-- Begin --

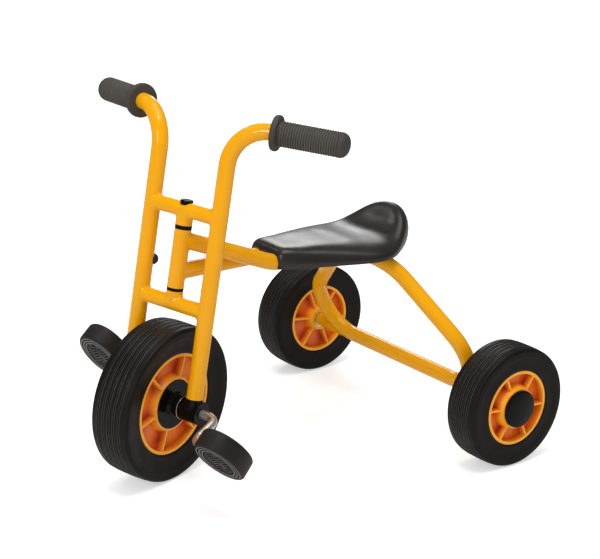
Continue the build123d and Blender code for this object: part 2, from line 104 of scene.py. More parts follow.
def lamp(name, place, width, height, power):
    """A soft lamp of this size that faces the middle of the tricycle."""
    light = bpy.data.objects.new(name, bpy.data.lights.new(name, "AREA"))
    light.data.shape = "RECTANGLE"
    light.data.size = width
    light.data.size_y = height
    light.data.energy = power
    light.location = place
    light.rotation_euler = (LAMP_AIM - Vector(place)).to_track_quat("-Z", "Y").to_euler()
    light.visible_camera = False
    bpy.context.scene.collection.objects.link(light)


bpy.context.scene.view_settings.view_transform = "Standard"
camera = bpy.data.objects.new("camera", bpy.data.cameras.new("camera"))
bpy.context.scene.collection.objects.link(camera)
bpy.context.scene.camera = camera
camera.data.sensor_width = SENSOR_W
camera.data.lens = LENS
camera.data.clip_end = CLIP_END
backward = Vector((
    math.sin(CAMERA_TURN) * math.cos(CAMERA_DROP),
    -math.cos(CAMERA_TURN) * math.cos(CAMERA_DROP),
    math.sin(CAMERA_DROP),
))
rightward = Vector((0, 0, 1)).cross(backward).normalized()
upward = backward.cross(rightward)
camera.matrix_world = on_axes(
    CAMERA_PLACE,
    rightward * math.cos(CAMERA_LEAN) + upward * math.sin(CAMERA_LEAN),
    upward * math.cos(CAMERA_LEAN) - rightward * math.sin(CAMERA_LEAN),
    backward,
)

paper = bpy.data.materials.new("white_paper")
paper.use_nodes = True
sheet = paper.node_tree.nodes["Principled BSDF"]
sheet.inputs["Base Color"].default_value = PAPER
sheet.inputs["Roughness"].default_value = PAPER_ROUGHNESS
rays = paper.node_tree.nodes.new("ShaderNodeLightPath").outputs
seen = arithmetic(paper, "MAXIMUM", rays["Is Camera Ray"], rays["Is Glossy Ray"])
seen = arithmetic(paper, "MAXIMUM", seen, rays["Is Transmission Ray"])
glow_share = arithmetic(paper, "MULTIPLY", seen, GLOW_SHARE)
dimming = arithmetic(paper, "MULTIPLY", rays["Is Glossy Ray"], FLOOR_DIMMING)
lit_sheet = mixed(paper, glow_share, sheet.outputs[0], glowing(paper, FLOOR_GLOW))
paper.node_tree.links.new(mixed(paper, dimming, lit_sheet, glowing(paper, 0)),
                          paper.node_tree.nodes["Material Output"].inputs["Surface"])

floor_mesh = bpy.data.meshes.new("floor")
floor_corners = [(x * FLOOR_HALF, y * FLOOR_HALF, 0)
                 for x, y in ((-1, -1), (1, -1), (1, 1), (-1, 1))]
floor_mesh.from_pydata(floor_corners, [], [(0, 1, 2, 3)])
floor_mesh.materials.append(paper)
floor = bpy.data.objects.new("floor", floor_mesh)
bpy.context.scene.collection.objects.link(floor)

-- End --

● **WHAT IS REQUIRED**:
Quote exactly the lines running from the start of the listing above through the line where "bpy.context.scene.collection.objects.link(light)" is found, and output no other lines.

● **EXERCISE SOLUTION**:
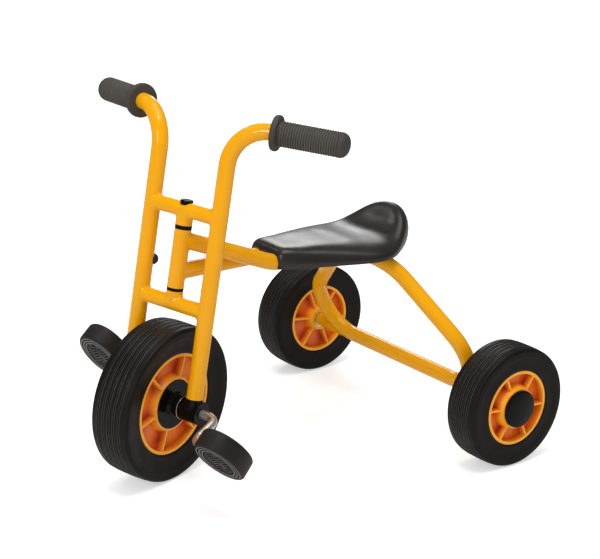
Continue the build123d and Blender code for this object: part 2, from line 104 of scene.py. More parts follow.
def lamp(name, place, width, height, power):
    """A soft lamp of this size that faces the middle of the tricycle."""
    light = bpy.data.objects.new(name, bpy.data.lights.new(name, "AREA"))
    light.data.shape = "RECTANGLE"
    light.data.size = width
    light.data.size_y = height
    light.data.energy = power
    light.location = place
    light.rotation_euler = (LAMP_AIM - Vector(place)).to_track_quat("-Z", "Y").to_euler()
    light.visible_camera = False
    bpy.context.scene.collection.objects.link(light)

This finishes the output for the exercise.